From: Kathleen <kathleen at massivelyparallel.com>
Date: Fri, 13 Jan 2006 22:15:59 -0700
To: "'Clustering,  compute farming & distributed computing in life science informatics'" <bioclusters at bioinformatics.org>
Subject: RE: [Bioclusters] FPGA in bioinformatics clusters (again?)
X-Mailer: Microsoft Office Outlook, Build 11.0.5510
Reply-To: "Clustering,  compute farming & distributed computing in life science informatics" <bioclusters at bioinformatics.org>

Hi Larry,

You present some interesting information.  We've just seen in other types of
computationally intense applications, biometrics for instance, that we can
outperform FPGAs and at a significantly reduced price point.  It would be
great to test what we believe to be true in the bioinformatics arena.  As
for HMMR, GROMACS, AMBER and others being parallelized for sometime, I fully
concur.  We're parallelizing them using a methodology other than MPI and
what is currently in the market because we see several orders of magnitude
increased performance and scalability on COTS-based hardware for BLAST.  We
have no reason to believe we won't see similar results for other bioscience
applications, as we've seen similar results for other market applications,
such as pattern recognition, seismic processing and LIDAR.  We're choosing
popular open source applications because they are widely used, but if
someone has a proprietary solution they'd like to see scream and made
available as a hosted revenue producing solution or for internal use, we'd
be interested in talking.  I might add, that we may not even need to see
source code to parallelize.  

Cheers,

K



Kathleen wrote:
> TIA:
> 
> One thing to consider when using FPGAs for bioinformatics or any 
> complex computational life science application is whether or not the 
> FPGA supports cross coupled communication.

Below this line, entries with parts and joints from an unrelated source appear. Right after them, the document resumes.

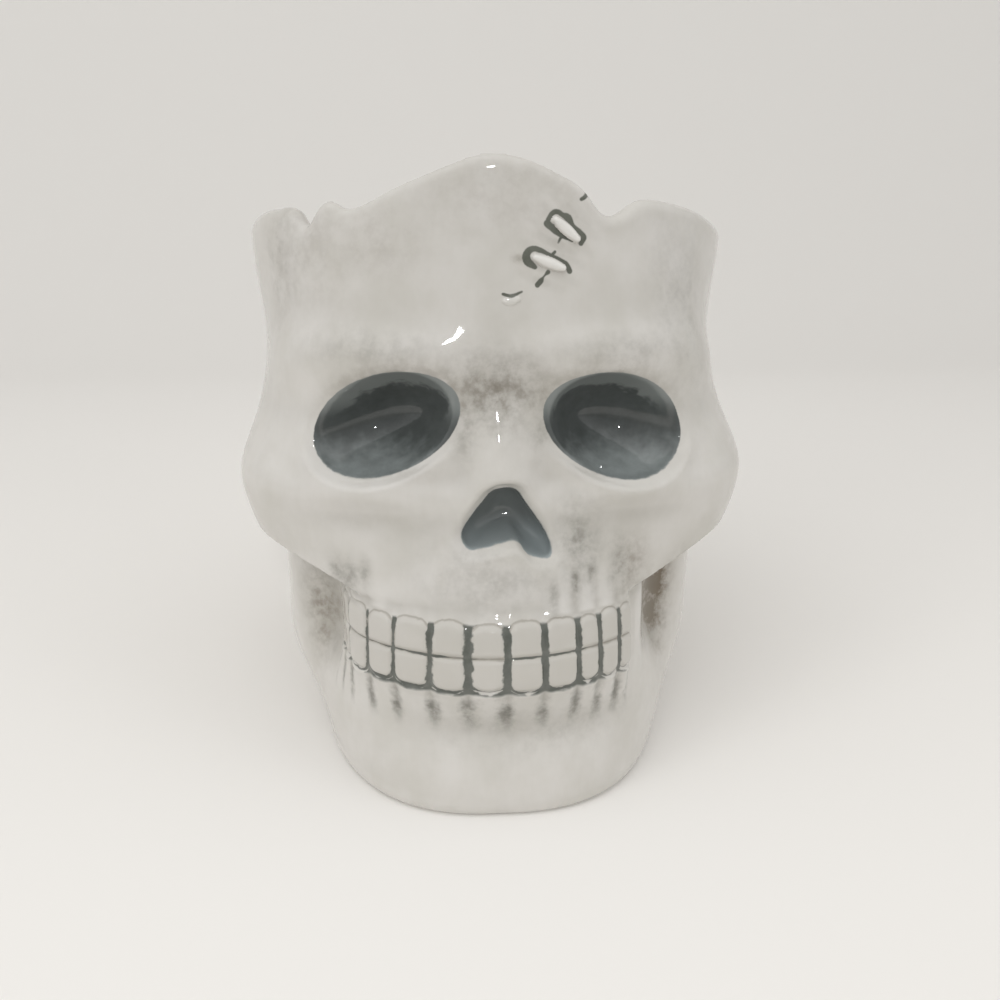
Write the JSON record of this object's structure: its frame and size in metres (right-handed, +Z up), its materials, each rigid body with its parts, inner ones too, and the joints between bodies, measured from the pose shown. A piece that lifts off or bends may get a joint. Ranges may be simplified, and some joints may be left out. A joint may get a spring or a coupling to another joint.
{
  "type": "skull candle holder",
  "caption": "Hollow glazed ceramic skull with a recessed nose, eye sockets, closed rows of teeth and a stitched scar, open at a wavy rim to hold a candle.",
  "frame": {"origin": "middle of the flat underside, at the middle of the whole box", "axes": "+Z up, the face looks along -Y, +X towards the skull's left side, which is on the right when the face is looked at"},
  "size_m": [0.1186, 0.1356, 0.145],
  "materials": {
    "glazed_earthenware": "glossy warm-white glaze, with thin grey-brown washes in the hollows and dark slate-grey glaze in the sockets, nose and tooth grooves"
  },
  "bodies": {
    "root": {"skull_shell": "glazed_earthenware"}
  },
  "joints": []
}
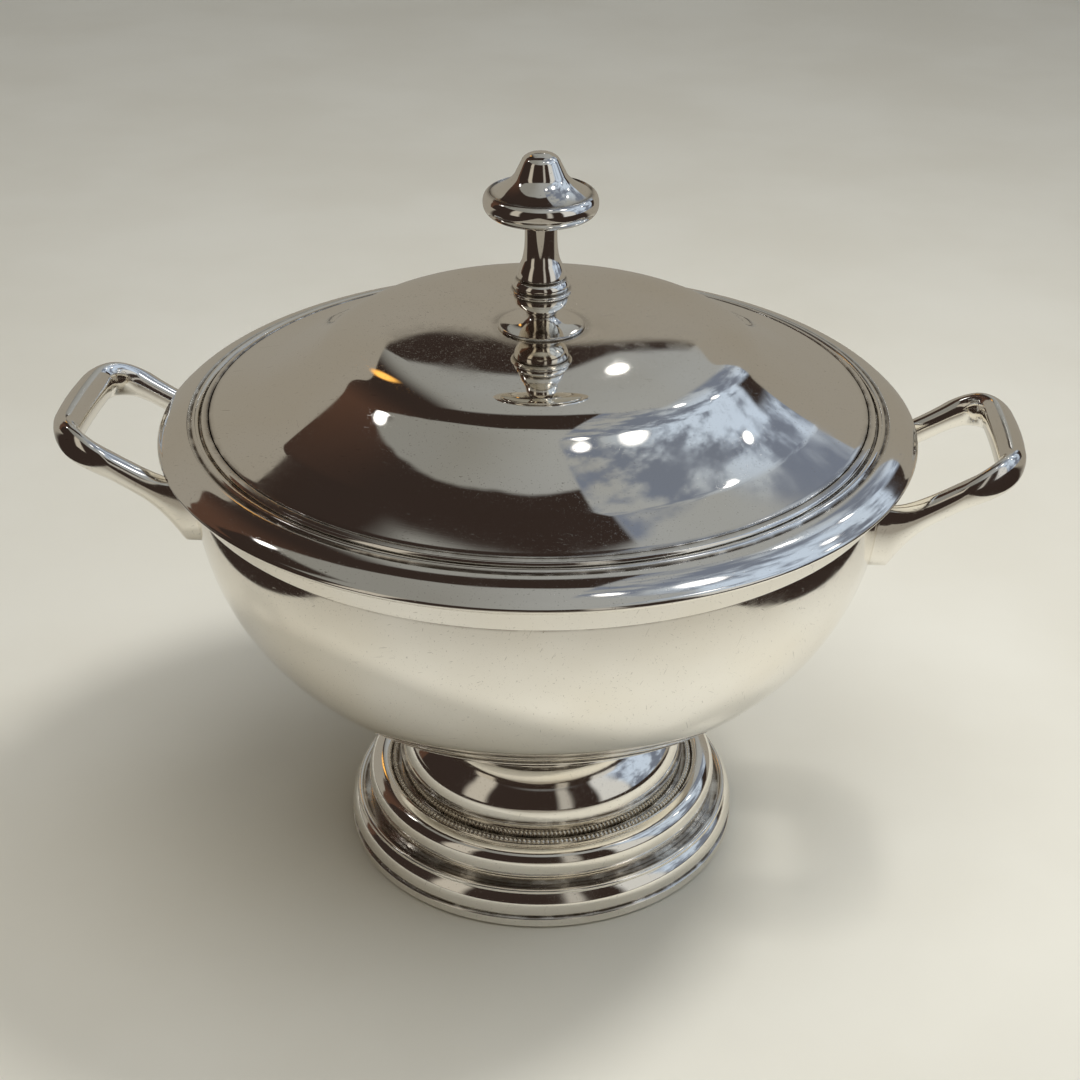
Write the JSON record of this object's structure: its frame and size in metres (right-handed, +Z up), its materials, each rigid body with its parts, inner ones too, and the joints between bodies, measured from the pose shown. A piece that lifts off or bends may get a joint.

... which is needed in which algorithms?

> I believe FPGAs do not, therefore, FPGAs will be limited in 
> scalability, performance and very expensive.

FPGA performance on various algorithms is already 1 to 2 orders of magnitude
(e.g. 10 to 100 times) faster than single CPUs.  The price points of modern
FPGA boards with modern algorithms is about 2-4x single node pricing.  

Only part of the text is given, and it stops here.